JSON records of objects
_ _ _ _

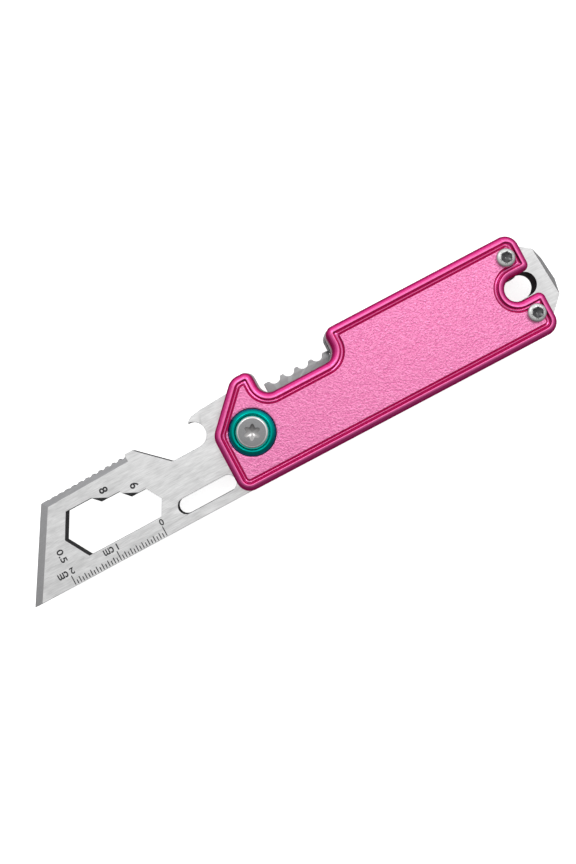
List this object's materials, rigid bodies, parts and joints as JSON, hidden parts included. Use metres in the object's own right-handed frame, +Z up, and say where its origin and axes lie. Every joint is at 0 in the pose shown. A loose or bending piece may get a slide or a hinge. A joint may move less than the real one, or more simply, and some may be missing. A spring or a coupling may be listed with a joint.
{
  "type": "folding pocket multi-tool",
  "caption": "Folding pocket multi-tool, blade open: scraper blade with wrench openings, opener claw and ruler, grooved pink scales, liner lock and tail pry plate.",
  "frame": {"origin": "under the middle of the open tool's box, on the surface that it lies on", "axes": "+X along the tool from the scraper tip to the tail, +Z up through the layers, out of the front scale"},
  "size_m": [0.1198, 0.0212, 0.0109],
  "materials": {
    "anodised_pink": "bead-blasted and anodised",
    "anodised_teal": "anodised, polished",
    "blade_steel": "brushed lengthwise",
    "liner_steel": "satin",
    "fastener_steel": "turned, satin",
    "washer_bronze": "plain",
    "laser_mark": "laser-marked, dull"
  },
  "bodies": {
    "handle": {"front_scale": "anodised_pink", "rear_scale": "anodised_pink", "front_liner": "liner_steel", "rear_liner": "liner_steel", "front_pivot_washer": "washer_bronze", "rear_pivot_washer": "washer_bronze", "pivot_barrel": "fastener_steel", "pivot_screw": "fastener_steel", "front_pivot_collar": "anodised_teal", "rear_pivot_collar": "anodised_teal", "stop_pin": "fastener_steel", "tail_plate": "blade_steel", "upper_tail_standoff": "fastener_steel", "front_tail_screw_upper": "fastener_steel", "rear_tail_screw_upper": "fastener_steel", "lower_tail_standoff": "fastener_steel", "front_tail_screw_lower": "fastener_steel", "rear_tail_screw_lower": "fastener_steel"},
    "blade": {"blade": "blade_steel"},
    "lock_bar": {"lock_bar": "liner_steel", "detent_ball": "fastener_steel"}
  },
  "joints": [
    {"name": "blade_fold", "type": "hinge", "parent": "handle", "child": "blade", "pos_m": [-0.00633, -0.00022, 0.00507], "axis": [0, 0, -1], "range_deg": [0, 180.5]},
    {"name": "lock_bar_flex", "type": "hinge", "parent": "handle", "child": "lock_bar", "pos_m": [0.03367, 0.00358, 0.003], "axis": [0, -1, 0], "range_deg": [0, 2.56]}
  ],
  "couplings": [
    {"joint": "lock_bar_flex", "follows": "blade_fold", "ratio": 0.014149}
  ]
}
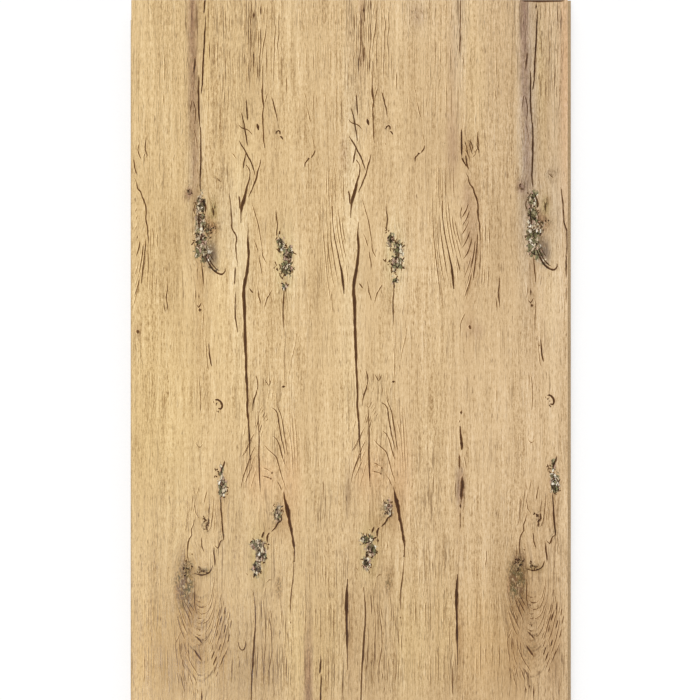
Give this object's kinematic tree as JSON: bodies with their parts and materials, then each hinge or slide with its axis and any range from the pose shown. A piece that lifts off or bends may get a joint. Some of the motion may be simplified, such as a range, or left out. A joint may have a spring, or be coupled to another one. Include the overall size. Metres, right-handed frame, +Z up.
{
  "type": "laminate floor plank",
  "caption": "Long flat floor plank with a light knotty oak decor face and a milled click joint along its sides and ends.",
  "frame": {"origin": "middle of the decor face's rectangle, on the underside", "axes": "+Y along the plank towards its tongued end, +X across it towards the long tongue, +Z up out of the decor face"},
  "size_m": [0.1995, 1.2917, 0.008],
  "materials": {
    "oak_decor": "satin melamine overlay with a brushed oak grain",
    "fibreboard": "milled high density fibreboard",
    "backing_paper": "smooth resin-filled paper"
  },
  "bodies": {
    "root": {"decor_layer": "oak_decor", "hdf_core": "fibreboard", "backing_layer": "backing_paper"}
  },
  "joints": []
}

_ _ _ _

WHAT IS BEING ASKED:
Every record shown above must be echoed exactly.

OUTPUT:
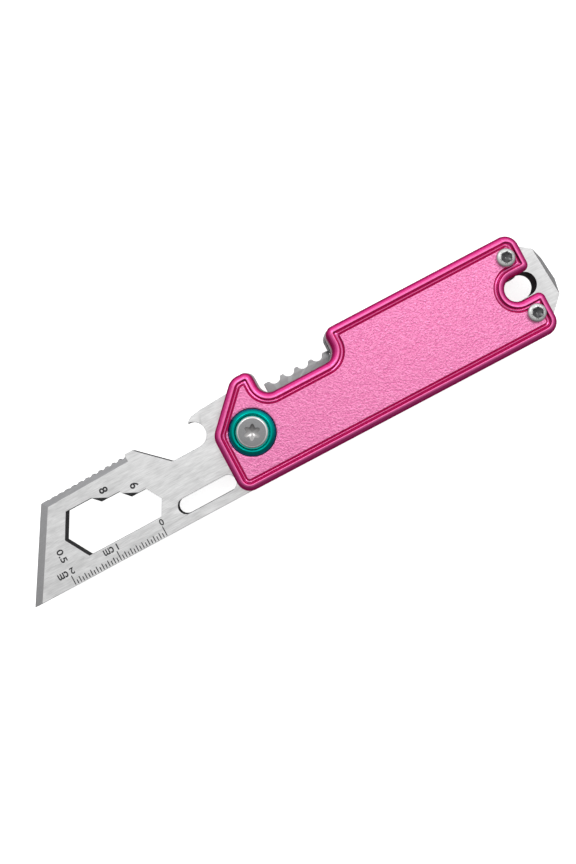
List this object's materials, rigid bodies, parts and joints as JSON, hidden parts included. Use metres in the object's own right-handed frame, +Z up, and say where its origin and axes lie. Every joint is at 0 in the pose shown. A loose or bending piece may get a slide or a hinge. A joint may move less than the real one, or more simply, and some may be missing. A spring or a coupling may be listed with a joint.
{
  "type": "folding pocket multi-tool",
  "caption": "Folding pocket multi-tool, blade open: scraper blade with wrench openings, opener claw and ruler, grooved pink scales, liner lock and tail pry plate.",
  "frame": {"origin": "under the middle of the open tool's box, on the surface that it lies on", "axes": "+X along the tool from the scraper tip to the tail, +Z up through the layers, out of the front scale"},
  "size_m": [0.1198, 0.0212, 0.0109],
  "materials": {
    "anodised_pink": "bead-blasted and anodised",
    "anodised_teal": "anodised, polished",
    "blade_steel": "brushed lengthwise",
    "liner_steel": "satin",
    "fastener_steel": "turned, satin",
    "washer_bronze": "plain",
    "laser_mark": "laser-marked, dull"
  },
  "bodies": {
    "handle": {"front_scale": "anodised_pink", "rear_scale": "anodised_pink", "front_liner": "liner_steel", "rear_liner": "liner_steel", "front_pivot_washer": "washer_bronze", "rear_pivot_washer": "washer_bronze", "pivot_barrel": "fastener_steel", "pivot_screw": "fastener_steel", "front_pivot_collar": "anodised_teal", "rear_pivot_collar": "anodised_teal", "stop_pin": "fastener_steel", "tail_plate": "blade_steel", "upper_tail_standoff": "fastener_steel", "front_tail_screw_upper": "fastener_steel", "rear_tail_screw_upper": "fastener_steel", "lower_tail_standoff": "fastener_steel", "front_tail_screw_lower": "fastener_steel", "rear_tail_screw_lower": "fastener_steel"},
    "blade": {"blade": "blade_steel"},
    "lock_bar": {"lock_bar": "liner_steel", "detent_ball": "fastener_steel"}
  },
  "joints": [
    {"name": "blade_fold", "type": "hinge", "parent": "handle", "child": "blade", "pos_m": [-0.00633, -0.00022, 0.00507], "axis": [0, 0, -1], "range_deg": [0, 180.5]},
    {"name": "lock_bar_flex", "type": "hinge", "parent": "handle", "child": "lock_bar", "pos_m": [0.03367, 0.00358, 0.003], "axis": [0, -1, 0], "range_deg": [0, 2.56]}
  ],
  "couplings": [
    {"joint": "lock_bar_flex", "follows": "blade_fold", "ratio": 0.014149}
  ]
}
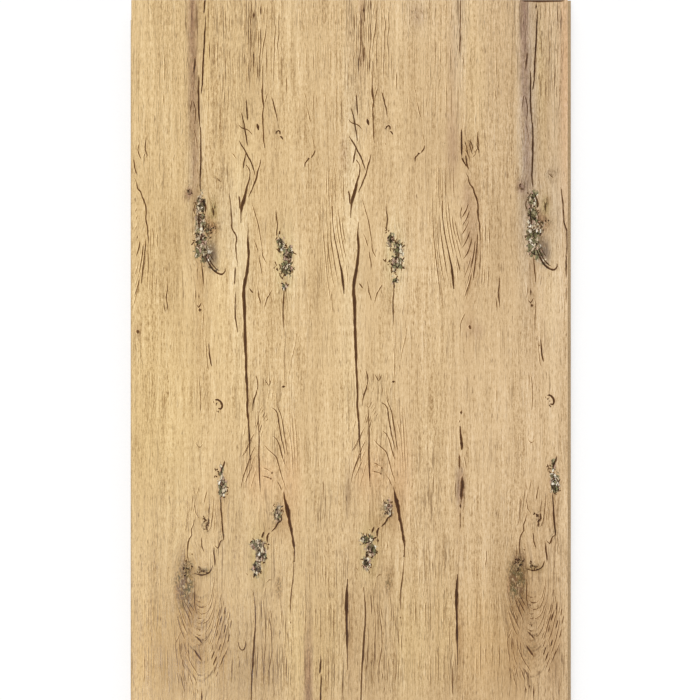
Give this object's kinematic tree as JSON: bodies with their parts and materials, then each hinge or slide with its axis and any range from the pose shown. A piece that lifts off or bends may get a joint. Some of the motion may be simplified, such as a range, or left out. A joint may have a spring, or be coupled to another one. Include the overall size. Metres, right-handed frame, +Z up.
{
  "type": "laminate floor plank",
  "caption": "Long flat floor plank with a light knotty oak decor face and a milled click joint along its sides and ends.",
  "frame": {"origin": "middle of the decor face's rectangle, on the underside", "axes": "+Y along the plank towards its tongued end, +X across it towards the long tongue, +Z up out of the decor face"},
  "size_m": [0.1995, 1.2917, 0.008],
  "materials": {
    "oak_decor": "satin melamine overlay with a brushed oak grain",
    "fibreboard": "milled high density fibreboard",
    "backing_paper": "smooth resin-filled paper"
  },
  "bodies": {
    "root": {"decor_layer": "oak_decor", "hdf_core": "fibreboard", "backing_layer": "backing_paper"}
  },
  "joints": []
}